II. IN RESPECT TO OUR OWN PERSONAL SALVATION, THERE ARE AT TIMES SPECIAL INDICATIONS THAT GOD IS GOING BEFORE US TO GIVE US SPECIAL HELP AND BLESSING. We ought not, indeed, to wait for these. The knowledge of our duty, the memory of Christ, the promise of Divine aid, the experiences of the past, constitute sufficient reasons for habitual diligence, prayer, and hope; and special inspirations may be most confidently expected by such as are thus ever "exercising themselves unto godliness," ever striving against evil and for the attainment of greater good. But there are moments of peculiar sensibility which afford peculiarly favourable opportunities and special calls to "bestir" ourselves that we may secure the blessings which they promise. Startling events which deeply move the conscience and heart; personal afflictions which compel retirement and produce impressions favourable to religious exercises; bereavements which bring face to face with death; losses which make the uncertainty and insufficiency of earthly good felt; sermons which unusually touch the heart; earnest appeals of a friend which produce deep emotion; whatever, in a word, brings God and eternity, Christ and salvation, nearer, and creates a sense of their supreme importance, whatever excites a craving for a higher good, are signs that God is working for us, and calls to "bestir" ourselves by special meditation, prayer, etc. We may at such seasons obtain more spiritual blessing in an hour than at others in a month.

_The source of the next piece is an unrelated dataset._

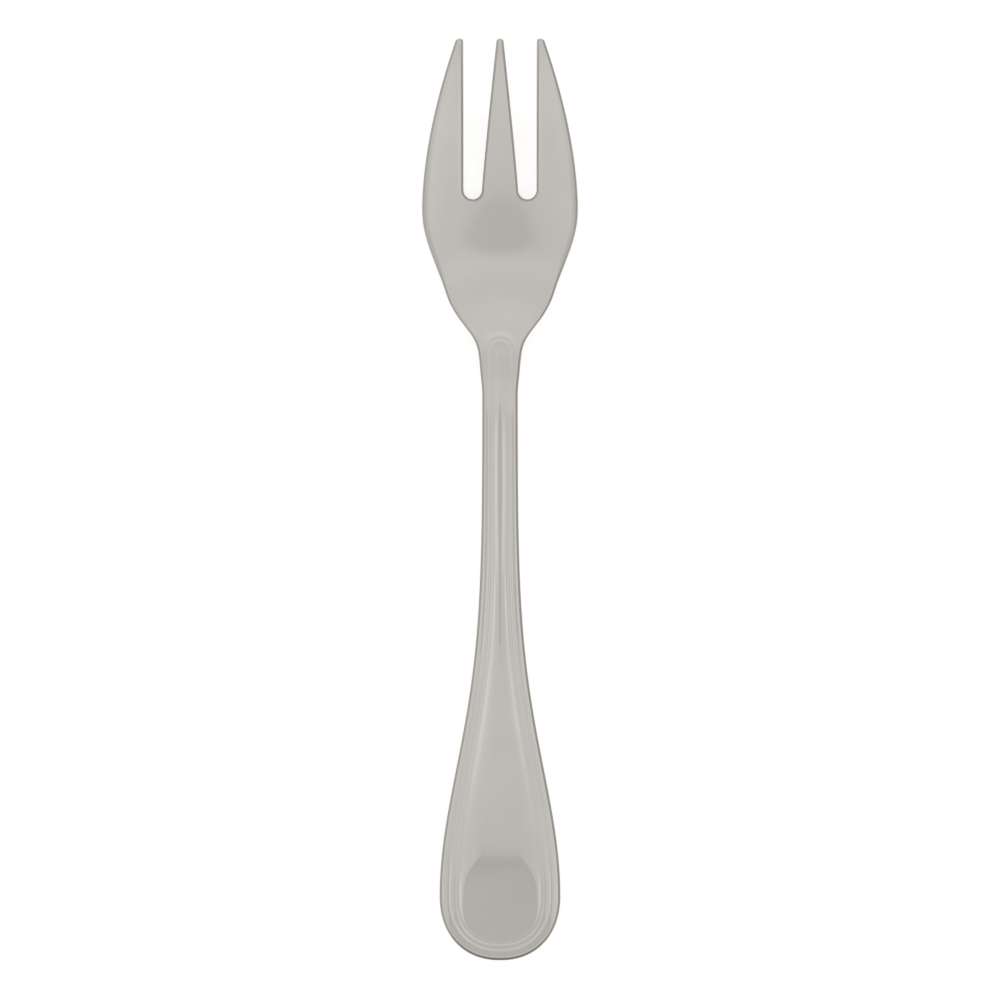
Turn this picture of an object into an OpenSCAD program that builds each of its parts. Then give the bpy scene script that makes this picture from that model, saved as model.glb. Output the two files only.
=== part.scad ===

1. Remarkable openings made for the entrance of the gospel. The operations of Divine providence preparing a way for the operations of Divine grace. These may be on a small scale, laying open to Christian effort an individual, a family, or a neighbourhood; or on a large scale, opening a continent crowded with scores of millions of the human race. The discoveries of travellers, and the removal of barriers and obstacles by military conquests, are thus to be regarded. India, China, Japan, and Africa furnish instances of God going before his people, and calling on them to "bestir" themselves and follow whither he leads.

2. Impressions favourable to religion. In one person, or in a family, a congregation, a town, or a nation. Impressions by sickness, by war, pestilence, or other calamities; or by signal displays of the Divine goodness. By these God goes before, and prepares the way for his people to publish more diligently and earnestly the gospel, with good assurance of success.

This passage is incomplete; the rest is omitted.